◆ **Data block**

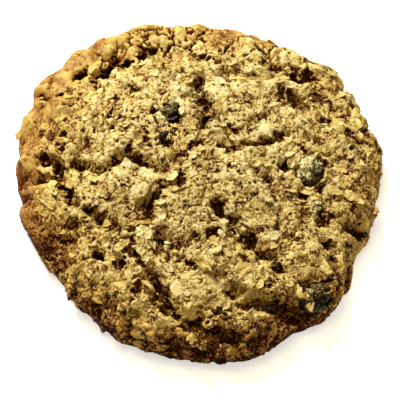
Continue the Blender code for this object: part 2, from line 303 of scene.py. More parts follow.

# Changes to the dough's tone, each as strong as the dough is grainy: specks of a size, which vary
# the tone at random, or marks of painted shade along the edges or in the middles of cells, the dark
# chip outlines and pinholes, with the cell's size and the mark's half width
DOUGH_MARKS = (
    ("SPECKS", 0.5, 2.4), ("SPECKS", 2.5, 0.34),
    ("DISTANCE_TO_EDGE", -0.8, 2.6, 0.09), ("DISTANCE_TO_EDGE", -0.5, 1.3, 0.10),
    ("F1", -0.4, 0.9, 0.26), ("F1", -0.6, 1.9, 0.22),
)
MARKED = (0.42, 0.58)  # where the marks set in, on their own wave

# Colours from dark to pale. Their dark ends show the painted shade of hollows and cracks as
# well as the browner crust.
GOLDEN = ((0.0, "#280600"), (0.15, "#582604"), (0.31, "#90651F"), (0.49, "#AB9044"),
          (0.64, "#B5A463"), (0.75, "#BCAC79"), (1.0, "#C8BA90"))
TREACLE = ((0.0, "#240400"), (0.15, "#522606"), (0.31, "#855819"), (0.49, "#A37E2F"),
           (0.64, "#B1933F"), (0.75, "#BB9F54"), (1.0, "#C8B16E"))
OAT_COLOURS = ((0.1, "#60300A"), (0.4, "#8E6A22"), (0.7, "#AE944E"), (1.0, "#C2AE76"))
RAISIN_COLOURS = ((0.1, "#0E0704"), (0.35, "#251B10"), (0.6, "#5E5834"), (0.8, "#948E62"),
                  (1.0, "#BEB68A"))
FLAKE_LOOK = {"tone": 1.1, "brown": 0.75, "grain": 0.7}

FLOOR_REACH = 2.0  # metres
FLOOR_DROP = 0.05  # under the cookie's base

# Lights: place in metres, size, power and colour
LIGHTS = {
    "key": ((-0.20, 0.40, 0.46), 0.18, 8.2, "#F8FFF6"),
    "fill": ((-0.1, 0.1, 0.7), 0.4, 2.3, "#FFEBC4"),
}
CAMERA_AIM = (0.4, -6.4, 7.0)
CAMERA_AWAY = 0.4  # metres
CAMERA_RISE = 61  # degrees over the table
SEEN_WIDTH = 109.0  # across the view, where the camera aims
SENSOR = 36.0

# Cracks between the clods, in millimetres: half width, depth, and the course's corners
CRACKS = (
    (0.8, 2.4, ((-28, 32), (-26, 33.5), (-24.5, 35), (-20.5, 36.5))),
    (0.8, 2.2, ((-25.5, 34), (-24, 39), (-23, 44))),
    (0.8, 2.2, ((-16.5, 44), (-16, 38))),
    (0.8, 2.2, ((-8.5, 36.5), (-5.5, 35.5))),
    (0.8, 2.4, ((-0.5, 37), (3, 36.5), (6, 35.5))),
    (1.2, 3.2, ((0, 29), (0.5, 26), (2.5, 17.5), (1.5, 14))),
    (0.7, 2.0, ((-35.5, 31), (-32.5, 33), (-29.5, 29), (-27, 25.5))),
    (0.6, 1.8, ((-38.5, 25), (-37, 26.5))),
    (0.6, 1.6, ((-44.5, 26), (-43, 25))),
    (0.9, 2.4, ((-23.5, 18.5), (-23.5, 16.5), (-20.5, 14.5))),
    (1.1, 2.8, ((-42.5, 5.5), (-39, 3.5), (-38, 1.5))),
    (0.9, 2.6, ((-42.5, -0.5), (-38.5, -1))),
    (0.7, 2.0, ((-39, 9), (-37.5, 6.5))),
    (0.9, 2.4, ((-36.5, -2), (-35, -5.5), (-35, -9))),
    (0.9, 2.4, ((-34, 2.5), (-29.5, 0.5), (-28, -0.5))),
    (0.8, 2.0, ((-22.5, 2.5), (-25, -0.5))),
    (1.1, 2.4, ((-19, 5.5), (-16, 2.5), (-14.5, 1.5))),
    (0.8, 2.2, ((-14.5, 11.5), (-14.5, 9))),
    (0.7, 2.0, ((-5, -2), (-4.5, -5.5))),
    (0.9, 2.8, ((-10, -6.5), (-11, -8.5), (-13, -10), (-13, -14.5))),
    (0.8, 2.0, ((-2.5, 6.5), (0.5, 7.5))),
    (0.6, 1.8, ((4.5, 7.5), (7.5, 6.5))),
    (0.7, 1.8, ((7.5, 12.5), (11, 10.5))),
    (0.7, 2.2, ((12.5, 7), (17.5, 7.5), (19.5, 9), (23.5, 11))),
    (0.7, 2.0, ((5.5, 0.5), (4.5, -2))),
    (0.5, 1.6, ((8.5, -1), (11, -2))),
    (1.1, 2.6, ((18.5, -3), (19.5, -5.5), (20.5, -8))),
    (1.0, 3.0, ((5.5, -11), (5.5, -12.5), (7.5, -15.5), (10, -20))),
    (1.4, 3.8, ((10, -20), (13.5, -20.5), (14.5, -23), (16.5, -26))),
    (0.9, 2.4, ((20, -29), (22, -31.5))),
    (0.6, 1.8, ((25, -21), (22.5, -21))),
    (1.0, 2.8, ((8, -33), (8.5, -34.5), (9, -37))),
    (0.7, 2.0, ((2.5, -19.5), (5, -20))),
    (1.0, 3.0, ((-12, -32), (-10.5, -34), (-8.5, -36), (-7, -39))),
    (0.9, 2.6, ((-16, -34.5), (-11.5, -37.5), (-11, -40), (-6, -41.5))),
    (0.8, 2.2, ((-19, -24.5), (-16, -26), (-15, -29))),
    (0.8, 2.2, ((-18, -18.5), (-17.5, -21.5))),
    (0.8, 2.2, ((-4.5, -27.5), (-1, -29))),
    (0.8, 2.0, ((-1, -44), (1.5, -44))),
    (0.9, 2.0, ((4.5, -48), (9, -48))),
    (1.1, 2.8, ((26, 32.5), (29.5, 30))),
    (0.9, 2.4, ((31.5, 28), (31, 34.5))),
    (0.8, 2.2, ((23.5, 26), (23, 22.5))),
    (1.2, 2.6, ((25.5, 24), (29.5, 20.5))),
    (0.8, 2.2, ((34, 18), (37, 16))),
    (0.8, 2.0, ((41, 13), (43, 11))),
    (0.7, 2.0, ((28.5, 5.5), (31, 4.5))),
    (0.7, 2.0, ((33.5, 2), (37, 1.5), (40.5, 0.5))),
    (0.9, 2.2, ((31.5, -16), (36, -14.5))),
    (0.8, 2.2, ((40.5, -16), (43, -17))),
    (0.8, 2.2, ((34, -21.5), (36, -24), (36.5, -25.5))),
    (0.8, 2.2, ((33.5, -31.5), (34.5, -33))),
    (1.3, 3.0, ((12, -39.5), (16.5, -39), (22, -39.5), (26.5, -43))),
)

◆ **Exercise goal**
Report only a number: how many lines in the material above contain the string "from".

◆ **Answer to this exercise**
2